Task description
Wherever the word "manifold" appears in a line, extract that line.
■ ■ ■ ■
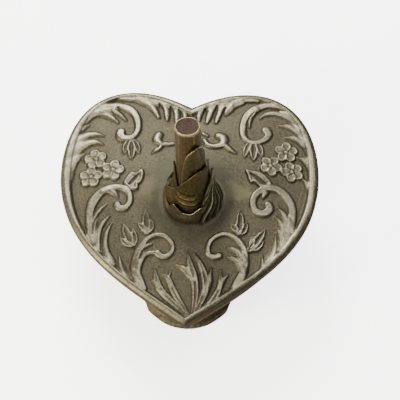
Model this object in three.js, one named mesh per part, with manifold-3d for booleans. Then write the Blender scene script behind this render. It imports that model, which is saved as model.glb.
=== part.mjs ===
// Heart-shaped metal trinket box with a lift-off lid and a leaf-wrapped ring post.
// Millimetres, +Z up. The origin is on the table, under the middle of the lid's outline.
// +Y points to the two lobes of the heart and -Y to its point.
import * as THREE from "three";
import { mergeVertices } from "three/addons/utils/BufferGeometryUtils.js";
import Module from "manifold-3d";

// ---- Driving dimensions -------------------------------------------------------------------------

const LID_WIDTH = 91;
const LID_DEPTH = 90.5;
const FOOT_HEIGHT = 5.7;
const WALL_BOTTOM = 6;
const WALL_TOP = 28.8;
const LID_BOTTOM = 29;
const LID_CREST = 33;
const LANDING_Z = 36.1; // flat round top of the lid's dome, where the post stands
const LANDING_R = 11.5;
const POST_HEIGHT = 46.2; // above the landing
const POST_FOOT = new THREE.Vector3(1.1, -0.8, LANDING_Z);
const POST_LEAN = -0.023; // radians about Y: the top leans to -X
const WALL = 1.8;
const GAP = 0.3; // between pieces that touch

// ---- Finishes -----------------------------------------------------------------------------------

const finish = (color, roughness, metalness) =>
  new THREE.MeshStandardMaterial({ color, roughness, metalness });
const silverPlate = finish(0x9b927e, 0.42, 0.85);
const wornBronze = finish(0x5c4a33, 0.5, 0.8);
const steel = finish(0x8a8a88, 0.35, 0.9);
const velvet = finish(0x5a1824, 0.95, 0);

const group = new THREE.Group();

function add(name, geometry, material, parent = group) {
  const mesh = new THREE.Mesh(geometry, material);
  mesh.name = name;
  parent.add(mesh);
  return mesh;
}

// ---- The heart outline --------------------------------------------------------------------------
// Right half, from the point up to the cleft: a small arc at the point (station 0 to 1), the long
// side (1 to 2), the lobe (2 to 3) and the top down into the cleft (3 to 4). A negative station is
// the same place on the left half. An inset outline lies that far inside the lid's outer edge.

const SIDE_Y = 12; // height of the widest place
const LOBE_X = 20.5;
const CLEFT_Y = 39;
const POINT_HALF_ANGLE = THREE.MathUtils.degToRad(55);
const CLEFT_HALF_ANGLE = THREE.MathUtils.degToRad(63);
const SHARP = 0.6; // radius at the lid's point
const BLUNT = 8; // radius at the body's point
const SHARP_POINT_Y = -LID_DEPTH / 2 - SHARP * (1 / Math.sin(POINT_HALF_ANGLE) - 1);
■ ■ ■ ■
Exercise output
Model this object in three.js, one named mesh per part, with manifold-3d for booleans. Then write the Blender scene script behind this render. It imports that model, which is saved as model.glb.
import Module from "manifold-3d";